Approach: Hike up the talus along the base of the West face to the point where the buttress bends around onto the south face. At this point there is a 10-12 foot wide low angle chimney that leans to the right.

Descent: If not there, climb over to the north summit. Rappel to the west down the NW buttress route in a somewhat complicated fashion with one or two ropes. Rappel 1 – down and left (climbers left) 2 rope rappel (or two single rope raps). Rappel 2 – down and left to a ramp – walk north on the ramp to the next rappel anchors. Rappel 3 – Down and slightly left over the edge and past a rope eating crack on the right – go down all the way to the ramp if possible or third class it down onto the ramp. Rappel 4 – walk down the ledge to the final rappel station and rappel straight into the gulley. If you are in the basin below, descend the gulley and grass ramps down to the lake or wherever your final destination.

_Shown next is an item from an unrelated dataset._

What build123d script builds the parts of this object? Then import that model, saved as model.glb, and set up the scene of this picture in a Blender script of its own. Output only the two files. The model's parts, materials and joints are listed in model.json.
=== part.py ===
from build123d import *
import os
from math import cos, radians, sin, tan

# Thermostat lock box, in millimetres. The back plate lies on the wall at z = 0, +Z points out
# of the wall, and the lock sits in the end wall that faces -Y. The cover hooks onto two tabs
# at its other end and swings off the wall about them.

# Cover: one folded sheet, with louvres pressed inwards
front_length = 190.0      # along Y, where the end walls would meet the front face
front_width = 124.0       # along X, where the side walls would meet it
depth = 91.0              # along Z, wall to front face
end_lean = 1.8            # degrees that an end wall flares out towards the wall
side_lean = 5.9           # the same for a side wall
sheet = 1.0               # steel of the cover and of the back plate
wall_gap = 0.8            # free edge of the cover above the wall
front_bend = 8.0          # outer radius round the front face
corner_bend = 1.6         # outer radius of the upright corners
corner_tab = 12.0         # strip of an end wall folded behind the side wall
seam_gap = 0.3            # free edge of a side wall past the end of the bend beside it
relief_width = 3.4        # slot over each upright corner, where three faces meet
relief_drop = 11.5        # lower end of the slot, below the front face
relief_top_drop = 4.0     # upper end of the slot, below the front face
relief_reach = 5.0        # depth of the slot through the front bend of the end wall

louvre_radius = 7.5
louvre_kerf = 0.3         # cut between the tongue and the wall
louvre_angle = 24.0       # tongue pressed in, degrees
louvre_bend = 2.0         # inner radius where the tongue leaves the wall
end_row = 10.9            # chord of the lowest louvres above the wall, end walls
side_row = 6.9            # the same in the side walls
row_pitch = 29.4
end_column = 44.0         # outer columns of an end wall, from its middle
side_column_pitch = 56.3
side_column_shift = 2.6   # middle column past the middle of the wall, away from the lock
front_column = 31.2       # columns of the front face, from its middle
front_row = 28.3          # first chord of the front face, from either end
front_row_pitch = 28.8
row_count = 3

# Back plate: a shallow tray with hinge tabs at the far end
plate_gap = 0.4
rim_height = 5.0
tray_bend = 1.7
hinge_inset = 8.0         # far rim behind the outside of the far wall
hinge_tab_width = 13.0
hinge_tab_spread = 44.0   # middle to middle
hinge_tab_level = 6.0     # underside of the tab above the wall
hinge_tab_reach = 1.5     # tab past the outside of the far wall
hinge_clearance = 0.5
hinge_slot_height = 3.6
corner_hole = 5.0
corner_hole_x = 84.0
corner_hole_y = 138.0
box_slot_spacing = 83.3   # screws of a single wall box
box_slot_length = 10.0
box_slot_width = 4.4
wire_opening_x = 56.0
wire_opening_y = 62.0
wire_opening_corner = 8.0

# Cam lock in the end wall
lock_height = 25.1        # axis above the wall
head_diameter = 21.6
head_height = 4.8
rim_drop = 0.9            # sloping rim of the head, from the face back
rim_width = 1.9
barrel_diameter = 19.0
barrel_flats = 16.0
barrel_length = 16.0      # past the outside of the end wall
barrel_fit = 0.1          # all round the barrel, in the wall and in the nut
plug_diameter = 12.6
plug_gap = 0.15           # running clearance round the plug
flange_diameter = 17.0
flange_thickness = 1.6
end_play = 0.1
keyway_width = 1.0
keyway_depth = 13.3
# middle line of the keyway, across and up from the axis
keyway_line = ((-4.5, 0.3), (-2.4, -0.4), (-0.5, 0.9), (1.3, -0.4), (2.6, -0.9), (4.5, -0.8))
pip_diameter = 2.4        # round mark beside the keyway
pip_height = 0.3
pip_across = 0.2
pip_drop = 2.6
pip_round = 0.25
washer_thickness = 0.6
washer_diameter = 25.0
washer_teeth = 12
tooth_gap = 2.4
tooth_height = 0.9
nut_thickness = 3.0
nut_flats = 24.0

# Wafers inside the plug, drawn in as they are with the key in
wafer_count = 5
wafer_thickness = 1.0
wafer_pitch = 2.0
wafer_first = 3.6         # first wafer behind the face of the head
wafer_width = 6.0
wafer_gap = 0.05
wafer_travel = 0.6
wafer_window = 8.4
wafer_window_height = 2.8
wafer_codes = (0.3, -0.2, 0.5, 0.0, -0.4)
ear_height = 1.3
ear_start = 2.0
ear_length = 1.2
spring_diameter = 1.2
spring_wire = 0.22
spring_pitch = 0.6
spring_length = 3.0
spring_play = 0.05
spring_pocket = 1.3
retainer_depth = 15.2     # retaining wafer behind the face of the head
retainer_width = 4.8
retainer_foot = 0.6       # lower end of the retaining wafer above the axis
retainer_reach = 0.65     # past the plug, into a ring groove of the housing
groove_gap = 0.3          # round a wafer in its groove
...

If you are in the Cirque of the Towers area, ascend the gulley slightly and then traverse up and left across the center of the face of overhanging tower to the notch where you can wrap around and descend down along the base of Wolf’s Head and into the Cirque.

Protection

Single set of cams including sizes in the 1/4 qand 1/2 inch range up to about 2.5 inches. Single set of wires. 10 long slings help reduce rope drag. A couple short slings or quick draws for the crux pitch are nice. You can do the entire route and descent with a single 60 meter rope if you feel safe in the mountains with one rope.